**THE TASK:**
Give back exactly the lines running from the line that holds "# Plaque on" through the line that holds "bpy.context.view_layer.update()", ends included, and no other lines.

**SOURCE MATERIAL:**
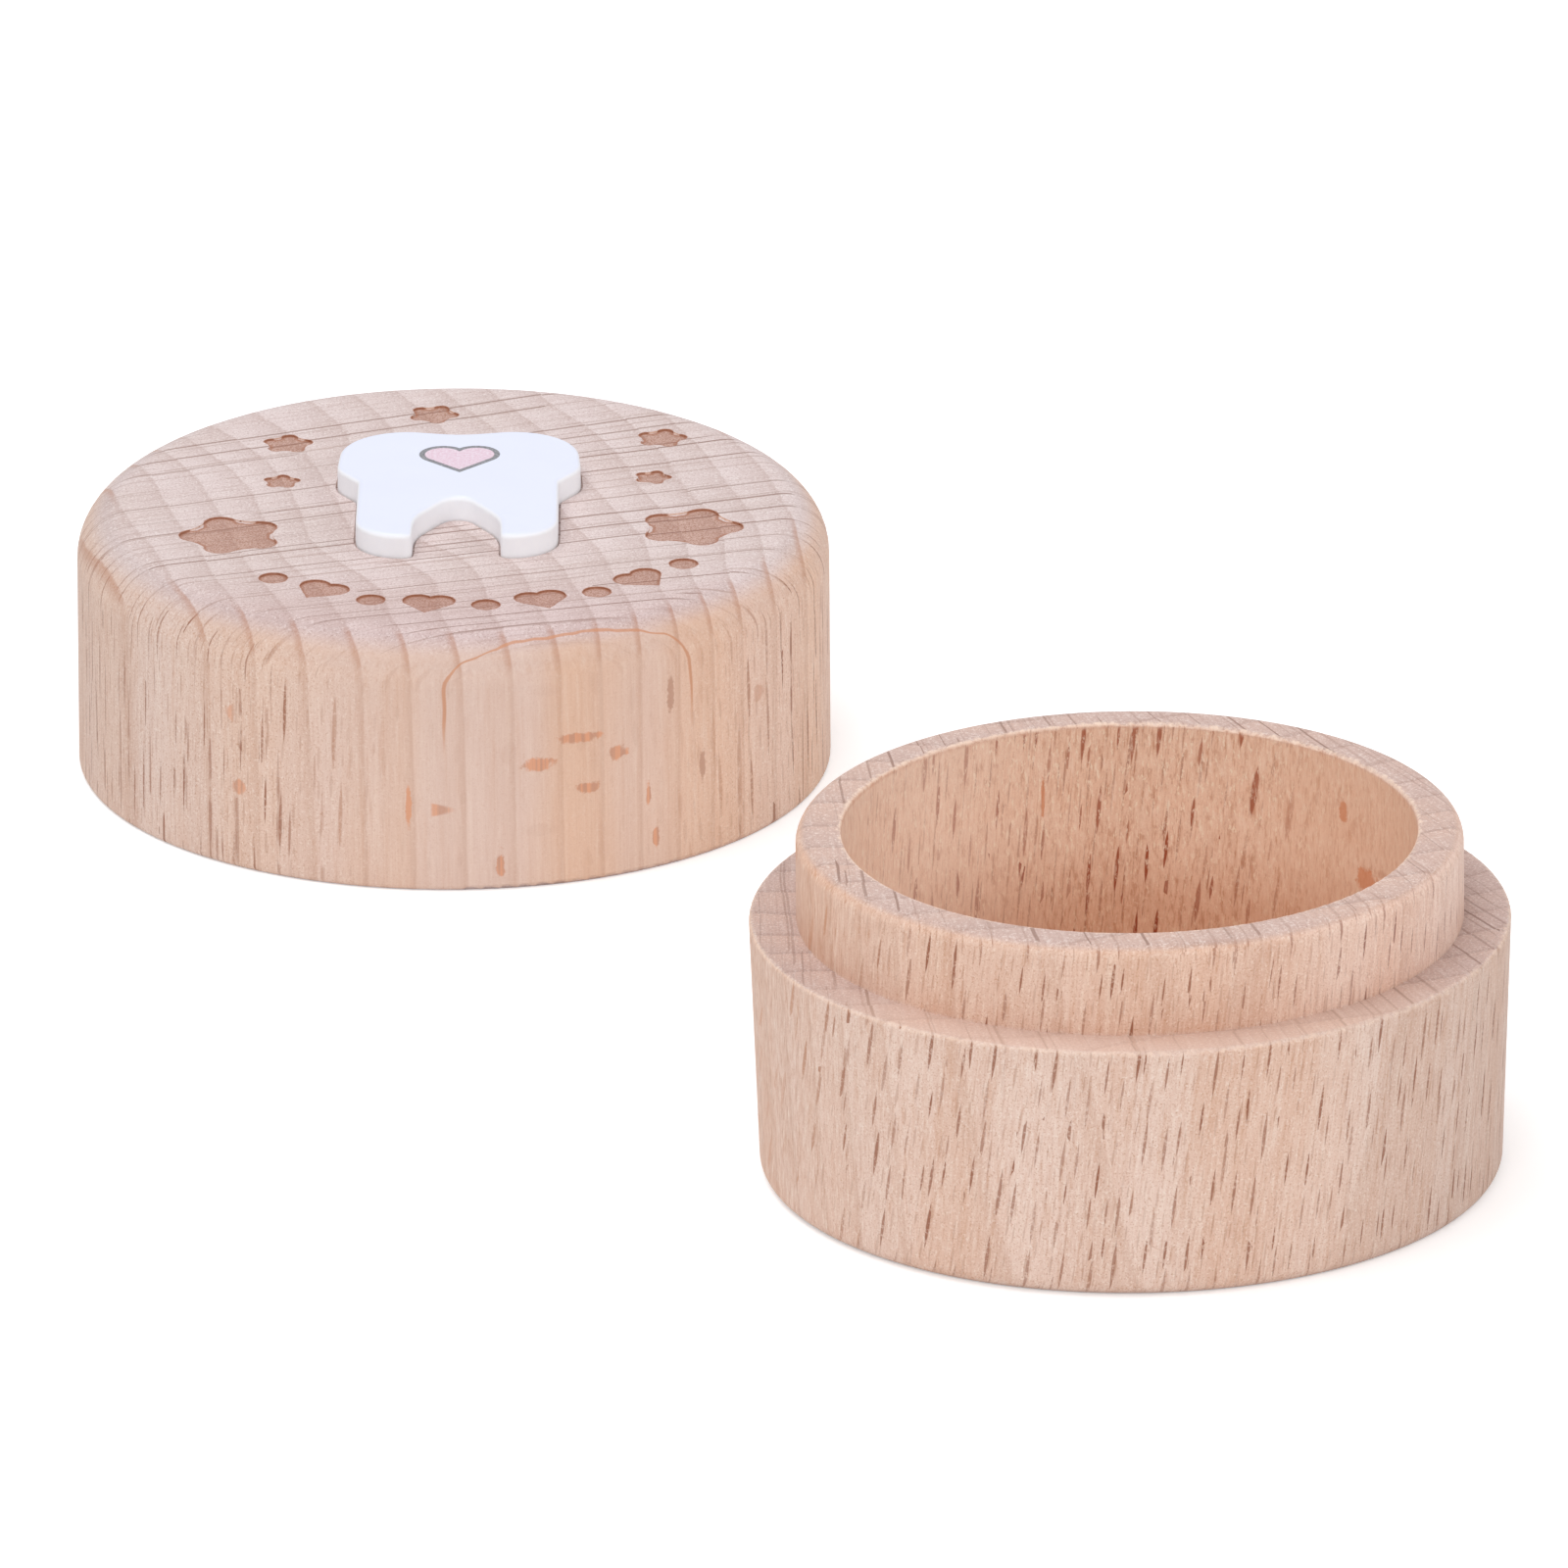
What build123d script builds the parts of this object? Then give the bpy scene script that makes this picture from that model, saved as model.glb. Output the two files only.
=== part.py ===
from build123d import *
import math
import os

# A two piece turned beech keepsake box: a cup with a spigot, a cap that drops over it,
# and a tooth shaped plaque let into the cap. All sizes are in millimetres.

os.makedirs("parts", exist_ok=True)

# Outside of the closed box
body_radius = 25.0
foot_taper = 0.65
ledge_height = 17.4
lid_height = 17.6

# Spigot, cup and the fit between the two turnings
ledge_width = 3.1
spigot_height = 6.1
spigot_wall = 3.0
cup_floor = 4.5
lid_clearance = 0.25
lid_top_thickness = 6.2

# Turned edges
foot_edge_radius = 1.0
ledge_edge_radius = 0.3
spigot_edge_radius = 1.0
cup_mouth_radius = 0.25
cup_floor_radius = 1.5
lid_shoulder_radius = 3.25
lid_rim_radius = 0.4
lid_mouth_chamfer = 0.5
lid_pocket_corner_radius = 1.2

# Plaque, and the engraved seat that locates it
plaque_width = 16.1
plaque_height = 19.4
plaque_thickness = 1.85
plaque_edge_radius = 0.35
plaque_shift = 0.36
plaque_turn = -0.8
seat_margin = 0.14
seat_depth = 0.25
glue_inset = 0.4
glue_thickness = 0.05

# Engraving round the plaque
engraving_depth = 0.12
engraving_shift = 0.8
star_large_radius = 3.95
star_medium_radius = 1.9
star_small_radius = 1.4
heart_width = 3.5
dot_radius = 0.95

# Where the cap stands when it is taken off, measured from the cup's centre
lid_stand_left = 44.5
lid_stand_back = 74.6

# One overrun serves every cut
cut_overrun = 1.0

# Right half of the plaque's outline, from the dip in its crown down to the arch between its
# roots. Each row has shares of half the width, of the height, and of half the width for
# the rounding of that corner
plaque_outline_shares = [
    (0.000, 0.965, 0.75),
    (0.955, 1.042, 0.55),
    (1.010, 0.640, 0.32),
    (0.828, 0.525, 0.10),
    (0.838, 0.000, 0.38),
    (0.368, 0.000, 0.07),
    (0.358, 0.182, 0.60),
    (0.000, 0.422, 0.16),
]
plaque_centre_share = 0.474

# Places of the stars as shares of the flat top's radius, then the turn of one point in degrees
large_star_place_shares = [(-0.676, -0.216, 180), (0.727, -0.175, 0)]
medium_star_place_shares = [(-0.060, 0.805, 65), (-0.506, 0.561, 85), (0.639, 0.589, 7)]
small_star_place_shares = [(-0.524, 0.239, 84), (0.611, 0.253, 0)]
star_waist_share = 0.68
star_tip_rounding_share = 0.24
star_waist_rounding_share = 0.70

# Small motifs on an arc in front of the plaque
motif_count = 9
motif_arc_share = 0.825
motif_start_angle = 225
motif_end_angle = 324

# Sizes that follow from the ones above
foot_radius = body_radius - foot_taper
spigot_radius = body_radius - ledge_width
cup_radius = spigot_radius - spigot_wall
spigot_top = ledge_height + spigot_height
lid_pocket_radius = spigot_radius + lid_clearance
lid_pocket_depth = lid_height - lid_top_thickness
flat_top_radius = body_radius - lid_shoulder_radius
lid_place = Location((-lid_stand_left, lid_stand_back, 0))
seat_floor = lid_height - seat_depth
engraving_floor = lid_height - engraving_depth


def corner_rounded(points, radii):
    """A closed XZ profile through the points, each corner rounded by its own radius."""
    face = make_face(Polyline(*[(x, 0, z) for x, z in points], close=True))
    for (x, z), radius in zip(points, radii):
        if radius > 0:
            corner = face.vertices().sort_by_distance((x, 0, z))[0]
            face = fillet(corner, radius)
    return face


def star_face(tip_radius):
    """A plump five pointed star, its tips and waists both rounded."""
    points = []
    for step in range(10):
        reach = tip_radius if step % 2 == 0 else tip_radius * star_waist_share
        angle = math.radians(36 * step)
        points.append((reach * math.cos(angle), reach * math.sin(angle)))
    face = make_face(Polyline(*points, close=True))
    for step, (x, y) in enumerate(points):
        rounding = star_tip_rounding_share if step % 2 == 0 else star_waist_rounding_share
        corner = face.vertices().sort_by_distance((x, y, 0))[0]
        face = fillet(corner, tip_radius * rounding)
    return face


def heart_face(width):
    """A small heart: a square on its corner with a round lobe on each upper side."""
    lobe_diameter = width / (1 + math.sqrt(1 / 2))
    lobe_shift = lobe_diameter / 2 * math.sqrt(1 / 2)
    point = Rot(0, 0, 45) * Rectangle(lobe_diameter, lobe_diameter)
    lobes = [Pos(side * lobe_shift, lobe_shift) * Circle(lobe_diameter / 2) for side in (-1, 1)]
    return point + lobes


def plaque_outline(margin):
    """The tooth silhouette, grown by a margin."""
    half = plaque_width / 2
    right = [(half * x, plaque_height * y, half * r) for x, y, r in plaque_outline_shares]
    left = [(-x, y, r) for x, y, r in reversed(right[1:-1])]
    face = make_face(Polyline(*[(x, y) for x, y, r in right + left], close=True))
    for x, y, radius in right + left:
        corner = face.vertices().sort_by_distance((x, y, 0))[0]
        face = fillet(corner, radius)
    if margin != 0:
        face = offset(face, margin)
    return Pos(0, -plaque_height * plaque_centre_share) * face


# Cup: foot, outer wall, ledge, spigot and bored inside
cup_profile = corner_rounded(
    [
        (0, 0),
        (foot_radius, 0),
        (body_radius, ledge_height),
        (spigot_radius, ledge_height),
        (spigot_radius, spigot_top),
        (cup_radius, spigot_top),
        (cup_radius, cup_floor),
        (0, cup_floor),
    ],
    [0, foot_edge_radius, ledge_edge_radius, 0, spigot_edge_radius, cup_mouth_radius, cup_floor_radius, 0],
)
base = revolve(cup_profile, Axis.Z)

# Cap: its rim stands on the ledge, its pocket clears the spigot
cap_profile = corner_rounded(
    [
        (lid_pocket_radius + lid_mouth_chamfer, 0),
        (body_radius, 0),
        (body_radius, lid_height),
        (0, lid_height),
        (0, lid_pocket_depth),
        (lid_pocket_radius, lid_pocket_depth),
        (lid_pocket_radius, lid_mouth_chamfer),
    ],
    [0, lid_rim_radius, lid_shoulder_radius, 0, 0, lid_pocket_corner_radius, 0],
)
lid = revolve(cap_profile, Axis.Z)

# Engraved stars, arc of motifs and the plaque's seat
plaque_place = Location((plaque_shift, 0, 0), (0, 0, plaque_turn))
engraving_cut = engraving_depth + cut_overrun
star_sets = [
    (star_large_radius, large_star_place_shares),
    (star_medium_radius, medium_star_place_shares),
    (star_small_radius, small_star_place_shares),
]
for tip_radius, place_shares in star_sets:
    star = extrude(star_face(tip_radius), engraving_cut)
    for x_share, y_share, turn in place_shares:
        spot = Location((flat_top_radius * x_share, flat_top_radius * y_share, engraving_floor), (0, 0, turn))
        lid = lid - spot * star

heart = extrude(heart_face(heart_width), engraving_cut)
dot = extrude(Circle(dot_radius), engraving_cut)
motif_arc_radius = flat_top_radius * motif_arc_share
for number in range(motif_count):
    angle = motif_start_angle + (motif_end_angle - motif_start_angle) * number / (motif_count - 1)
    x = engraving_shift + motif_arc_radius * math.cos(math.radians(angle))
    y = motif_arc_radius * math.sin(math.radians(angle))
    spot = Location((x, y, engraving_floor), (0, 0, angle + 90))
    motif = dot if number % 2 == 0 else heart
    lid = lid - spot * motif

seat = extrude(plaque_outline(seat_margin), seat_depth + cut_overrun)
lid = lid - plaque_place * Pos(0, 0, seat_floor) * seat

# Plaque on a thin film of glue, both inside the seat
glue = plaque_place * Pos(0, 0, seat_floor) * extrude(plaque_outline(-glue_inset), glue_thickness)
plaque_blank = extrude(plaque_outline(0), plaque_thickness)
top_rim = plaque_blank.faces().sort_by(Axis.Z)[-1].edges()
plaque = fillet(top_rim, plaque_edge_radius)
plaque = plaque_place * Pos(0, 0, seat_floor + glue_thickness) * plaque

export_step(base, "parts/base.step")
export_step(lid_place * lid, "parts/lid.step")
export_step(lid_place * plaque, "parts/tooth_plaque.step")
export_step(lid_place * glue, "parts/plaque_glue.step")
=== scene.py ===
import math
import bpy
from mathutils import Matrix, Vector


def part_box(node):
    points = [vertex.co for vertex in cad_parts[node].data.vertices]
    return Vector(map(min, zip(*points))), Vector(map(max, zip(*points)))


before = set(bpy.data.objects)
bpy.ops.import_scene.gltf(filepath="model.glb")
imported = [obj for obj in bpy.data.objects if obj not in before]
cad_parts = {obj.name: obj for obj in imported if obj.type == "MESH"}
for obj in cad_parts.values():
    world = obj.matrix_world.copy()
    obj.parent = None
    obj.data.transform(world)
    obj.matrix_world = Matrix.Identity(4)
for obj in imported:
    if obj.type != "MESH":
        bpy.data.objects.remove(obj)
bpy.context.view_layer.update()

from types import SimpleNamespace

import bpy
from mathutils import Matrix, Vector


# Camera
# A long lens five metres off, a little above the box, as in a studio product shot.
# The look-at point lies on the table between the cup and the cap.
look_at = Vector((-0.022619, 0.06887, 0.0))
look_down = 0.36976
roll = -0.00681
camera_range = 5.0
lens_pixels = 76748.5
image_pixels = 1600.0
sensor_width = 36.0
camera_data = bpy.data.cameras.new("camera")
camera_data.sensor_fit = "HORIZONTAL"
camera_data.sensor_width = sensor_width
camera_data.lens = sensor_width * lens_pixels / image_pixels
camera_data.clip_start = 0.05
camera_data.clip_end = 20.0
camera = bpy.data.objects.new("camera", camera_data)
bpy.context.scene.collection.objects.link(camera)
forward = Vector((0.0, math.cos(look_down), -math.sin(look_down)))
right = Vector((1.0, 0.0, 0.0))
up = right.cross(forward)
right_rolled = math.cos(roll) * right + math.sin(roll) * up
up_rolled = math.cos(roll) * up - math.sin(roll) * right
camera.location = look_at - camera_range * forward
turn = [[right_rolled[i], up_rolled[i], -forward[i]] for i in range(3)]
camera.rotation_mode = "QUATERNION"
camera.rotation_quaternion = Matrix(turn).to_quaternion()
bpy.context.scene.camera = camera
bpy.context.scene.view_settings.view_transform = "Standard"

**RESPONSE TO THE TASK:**
# Plaque on a thin film of glue, both inside the seat
glue = plaque_place * Pos(0, 0, seat_floor) * extrude(plaque_outline(-glue_inset), glue_thickness)
plaque_blank = extrude(plaque_outline(0), plaque_thickness)
top_rim = plaque_blank.faces().sort_by(Axis.Z)[-1].edges()
plaque = fillet(top_rim, plaque_edge_radius)
plaque = plaque_place * Pos(0, 0, seat_floor + glue_thickness) * plaque

export_step(base, "parts/base.step")
export_step(lid_place * lid, "parts/lid.step")
export_step(lid_place * plaque, "parts/tooth_plaque.step")
export_step(lid_place * glue, "parts/plaque_glue.step")
=== scene.py ===
import math
import bpy
from mathutils import Matrix, Vector


def part_box(node):
    points = [vertex.co for vertex in cad_parts[node].data.vertices]
    return Vector(map(min, zip(*points))), Vector(map(max, zip(*points)))


before = set(bpy.data.objects)
bpy.ops.import_scene.gltf(filepath="model.glb")
imported = [obj for obj in bpy.data.objects if obj not in before]
cad_parts = {obj.name: obj for obj in imported if obj.type == "MESH"}
for obj in cad_parts.values():
    world = obj.matrix_world.copy()
    obj.parent = None
    obj.data.transform(world)
    obj.matrix_world = Matrix.Identity(4)
for obj in imported:
    if obj.type != "MESH":
        bpy.data.objects.remove(obj)
bpy.context.view_layer.update()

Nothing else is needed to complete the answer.